Though during Riles’ trial prosecutors repeatedly claimed that he was mentally sound, a number of psychiatrists and psychologists rejected it and said he was psychotic and has schizophrenia. The man’s brother also stated that his “mind is not normal like other people. He is not thinking like other people.” Thea Posel, an assistant professor at the University of Texas at Austin School of Law and one of Riles’ lawyers said: “All parties (now) agree that he is mentally ill. The state of Texas has treated him as such for the 45 years he’s been on death row.”

Harris County District Attorney Kim Ogg told Time magazine, “We are glad Texas’ highest (criminal) court agreed with prosecutors and defense lawyers that jurors must be able to consider a defendant’s mental health history before deciding punishment.” Marcus hinted towards the possibility that his client may now get life imprisonment, before adding, “This would be a very difficult case for Harris County to pursue further because Mr Riles is so mentally ill, that it’s unlikely he would be found competent to stand trial.”

Lester Bower on death row for decades like Raymond Riles but didn't survive

There are not a lot of similarities between Riles’ case and Lester Bower’s, and some things are common between the two men's cases. Like Riles, Bower was also on death row for a very long time before he was executed.
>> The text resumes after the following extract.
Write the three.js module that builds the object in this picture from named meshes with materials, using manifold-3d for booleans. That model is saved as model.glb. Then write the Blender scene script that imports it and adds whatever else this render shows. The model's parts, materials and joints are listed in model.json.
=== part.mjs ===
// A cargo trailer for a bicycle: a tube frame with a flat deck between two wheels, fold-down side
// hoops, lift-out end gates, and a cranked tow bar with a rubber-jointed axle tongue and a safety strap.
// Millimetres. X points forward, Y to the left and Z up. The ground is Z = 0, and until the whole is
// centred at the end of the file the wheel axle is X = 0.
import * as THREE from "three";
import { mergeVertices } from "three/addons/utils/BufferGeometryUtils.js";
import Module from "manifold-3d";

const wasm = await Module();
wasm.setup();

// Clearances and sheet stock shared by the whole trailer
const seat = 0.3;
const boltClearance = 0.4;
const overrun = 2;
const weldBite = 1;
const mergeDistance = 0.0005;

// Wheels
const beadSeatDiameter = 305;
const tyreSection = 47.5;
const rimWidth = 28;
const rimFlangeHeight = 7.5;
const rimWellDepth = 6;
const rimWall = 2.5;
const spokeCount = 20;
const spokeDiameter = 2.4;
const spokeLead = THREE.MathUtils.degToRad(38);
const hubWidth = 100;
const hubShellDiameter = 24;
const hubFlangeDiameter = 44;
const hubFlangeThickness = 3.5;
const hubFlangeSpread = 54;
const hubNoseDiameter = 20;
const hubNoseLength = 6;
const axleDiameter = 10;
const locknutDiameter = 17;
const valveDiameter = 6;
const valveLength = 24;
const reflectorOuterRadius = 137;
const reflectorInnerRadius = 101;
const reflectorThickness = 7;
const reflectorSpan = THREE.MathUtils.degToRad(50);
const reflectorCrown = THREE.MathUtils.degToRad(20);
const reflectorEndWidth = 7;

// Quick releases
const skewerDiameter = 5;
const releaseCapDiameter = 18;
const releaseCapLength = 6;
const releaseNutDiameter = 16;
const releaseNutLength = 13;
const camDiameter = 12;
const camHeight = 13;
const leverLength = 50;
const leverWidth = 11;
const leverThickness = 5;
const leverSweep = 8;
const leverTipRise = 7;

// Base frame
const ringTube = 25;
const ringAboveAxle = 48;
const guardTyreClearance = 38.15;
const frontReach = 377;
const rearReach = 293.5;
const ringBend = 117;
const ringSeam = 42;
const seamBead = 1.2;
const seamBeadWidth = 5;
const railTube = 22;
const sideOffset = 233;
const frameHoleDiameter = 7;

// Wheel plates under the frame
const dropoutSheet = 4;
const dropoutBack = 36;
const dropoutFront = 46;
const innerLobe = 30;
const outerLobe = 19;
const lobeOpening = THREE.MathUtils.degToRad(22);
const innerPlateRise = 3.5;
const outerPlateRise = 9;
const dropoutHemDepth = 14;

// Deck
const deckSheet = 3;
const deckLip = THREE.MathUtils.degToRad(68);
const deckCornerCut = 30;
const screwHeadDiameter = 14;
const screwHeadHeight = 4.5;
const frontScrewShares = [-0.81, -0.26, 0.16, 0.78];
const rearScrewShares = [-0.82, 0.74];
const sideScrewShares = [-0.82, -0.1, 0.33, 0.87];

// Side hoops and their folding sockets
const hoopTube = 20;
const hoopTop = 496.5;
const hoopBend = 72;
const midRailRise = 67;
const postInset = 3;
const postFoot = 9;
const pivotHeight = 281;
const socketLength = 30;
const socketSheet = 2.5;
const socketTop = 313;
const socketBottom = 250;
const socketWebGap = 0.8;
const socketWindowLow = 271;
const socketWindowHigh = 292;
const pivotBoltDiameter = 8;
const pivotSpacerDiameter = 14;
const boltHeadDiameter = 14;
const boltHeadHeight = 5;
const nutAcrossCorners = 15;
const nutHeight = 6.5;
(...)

Also, in Riles’ case, serious doubts were there [because of his mental health] whether to execute him or not and if he would have been, it could have been categorized as injustice -- much like Bower’s case seemingly was.
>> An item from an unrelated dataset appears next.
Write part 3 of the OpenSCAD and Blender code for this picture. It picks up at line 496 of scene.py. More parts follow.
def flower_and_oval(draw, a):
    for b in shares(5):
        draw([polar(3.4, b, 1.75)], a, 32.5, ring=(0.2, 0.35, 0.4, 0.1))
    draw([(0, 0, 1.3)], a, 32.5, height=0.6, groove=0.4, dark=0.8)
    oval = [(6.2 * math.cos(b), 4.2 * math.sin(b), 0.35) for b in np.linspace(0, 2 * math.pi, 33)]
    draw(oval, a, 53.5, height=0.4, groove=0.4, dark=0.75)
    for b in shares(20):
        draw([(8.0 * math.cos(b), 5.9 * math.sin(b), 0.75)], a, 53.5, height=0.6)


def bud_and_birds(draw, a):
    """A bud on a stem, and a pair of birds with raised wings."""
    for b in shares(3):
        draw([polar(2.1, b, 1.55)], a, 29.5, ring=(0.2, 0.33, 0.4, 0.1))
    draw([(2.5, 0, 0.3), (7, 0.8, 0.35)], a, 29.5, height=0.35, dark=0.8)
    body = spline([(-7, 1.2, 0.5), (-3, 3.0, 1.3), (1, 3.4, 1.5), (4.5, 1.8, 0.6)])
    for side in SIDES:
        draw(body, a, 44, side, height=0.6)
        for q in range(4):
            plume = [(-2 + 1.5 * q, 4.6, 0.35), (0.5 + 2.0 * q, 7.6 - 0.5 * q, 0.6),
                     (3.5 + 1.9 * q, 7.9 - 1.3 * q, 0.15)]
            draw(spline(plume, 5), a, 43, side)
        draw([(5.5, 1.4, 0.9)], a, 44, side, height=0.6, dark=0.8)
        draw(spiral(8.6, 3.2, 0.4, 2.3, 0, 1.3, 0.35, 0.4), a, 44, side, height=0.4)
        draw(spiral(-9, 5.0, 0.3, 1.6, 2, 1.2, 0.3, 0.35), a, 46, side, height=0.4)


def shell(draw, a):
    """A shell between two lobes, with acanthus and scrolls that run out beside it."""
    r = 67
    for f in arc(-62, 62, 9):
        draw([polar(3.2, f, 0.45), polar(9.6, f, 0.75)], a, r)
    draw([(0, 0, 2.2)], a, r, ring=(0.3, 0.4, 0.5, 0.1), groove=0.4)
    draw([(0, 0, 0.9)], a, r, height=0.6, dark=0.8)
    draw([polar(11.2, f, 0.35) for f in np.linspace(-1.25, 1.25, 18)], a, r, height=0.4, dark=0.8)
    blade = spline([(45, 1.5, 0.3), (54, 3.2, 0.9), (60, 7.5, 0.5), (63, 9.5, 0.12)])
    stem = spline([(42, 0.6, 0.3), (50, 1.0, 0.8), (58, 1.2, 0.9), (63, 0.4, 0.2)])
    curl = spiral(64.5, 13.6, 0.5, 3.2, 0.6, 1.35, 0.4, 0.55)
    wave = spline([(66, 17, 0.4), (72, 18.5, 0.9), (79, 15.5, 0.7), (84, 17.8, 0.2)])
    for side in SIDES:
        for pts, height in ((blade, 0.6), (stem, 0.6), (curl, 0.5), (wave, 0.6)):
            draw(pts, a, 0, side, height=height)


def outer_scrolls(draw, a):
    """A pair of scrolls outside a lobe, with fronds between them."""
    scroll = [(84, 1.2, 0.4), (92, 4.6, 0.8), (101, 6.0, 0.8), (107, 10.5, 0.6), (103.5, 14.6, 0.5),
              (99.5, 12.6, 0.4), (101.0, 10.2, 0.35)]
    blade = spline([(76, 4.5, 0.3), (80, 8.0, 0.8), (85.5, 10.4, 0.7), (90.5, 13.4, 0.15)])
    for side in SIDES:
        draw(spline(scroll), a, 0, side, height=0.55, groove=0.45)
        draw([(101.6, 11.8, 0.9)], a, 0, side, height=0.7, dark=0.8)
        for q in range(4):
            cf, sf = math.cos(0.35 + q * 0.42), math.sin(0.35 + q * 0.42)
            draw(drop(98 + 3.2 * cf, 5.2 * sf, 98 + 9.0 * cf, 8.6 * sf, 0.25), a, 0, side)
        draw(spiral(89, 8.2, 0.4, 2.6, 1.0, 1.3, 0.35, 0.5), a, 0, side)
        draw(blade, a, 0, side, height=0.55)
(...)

Lester Bower was on death row in Texas for 31 years before being executed in 2015 (Texas Department of Criminal Justice)

Doubts on whether Bower’s execution was unjust

In 2015, Bower at the age of 67 became the oldest prisoner executed by Texas in modern times after his last-day appeal was dismissed by the Supreme Court. The Arlington man was put to death with a lethal dose of the sedative pentobarbital after he spent 31 years on death row for the 1983 killing of four men at an aircraft hangar near Dallas. The victims were -- Bob Tate, Jerry Brown, Philip Good, and Ronald Mayes.

According to the Texas Department of Criminal Justice, in his final statement, Bower said, “Much has been written about this case, not all of it has been the truth. But the time is over and now it is time to move on. I want to thank my attorneys for all that they have done. They have afforded me the last quarter of a century. I would like to thank my wife, my daughters, family and friends for unwavering support, and all of the letters and well wishes over the years. Now it is time to pass on. I have fought the good fight, I held the faith. I am not going to say goodbye, I will simply say until we meet again. I love you very, very much. Thank you warden.”

Until his last moment, Bower had maintained his innocence. He also claimed that jurors failed to take his earlier faultless character into account during his sentencing. Besides, The Intercept’s Jordan Smith at the time branded his execution “a travesty of justice”.  In her June 2015 report, Smith wrote about the state’s stance on Bower, which claimed he alone fatally shot four men so that he can run away with a $4,500 ultralight aircraft. She then questioned the state’s investigation and Bower’s prosecution, though she also mentioned that in 1989 after Bower was sent to death row, “the conviction began to unravel.” “Documents challenging the state’s case surfaced — thanks to the dogged work of Bower’s pro bono attorney team — and a woman came forward to say that she knew who killed the four men, and that it wasn’t Bower. She has maintained her story — corroborated by others — for nearly 26 years,” the journalist noted.

Smith also wrote another article on Bower’s case and raised important questions about the US criminal justice system. She asked, “How much prosecutorial misconduct is acceptable? Is a defendant entitled to a reasoned defense? If a compelling alternative theory of a crime exists, should a defendant be permitted a second chance at trial? And, does three decades behind bars render an execution cruel and unusual punishment?”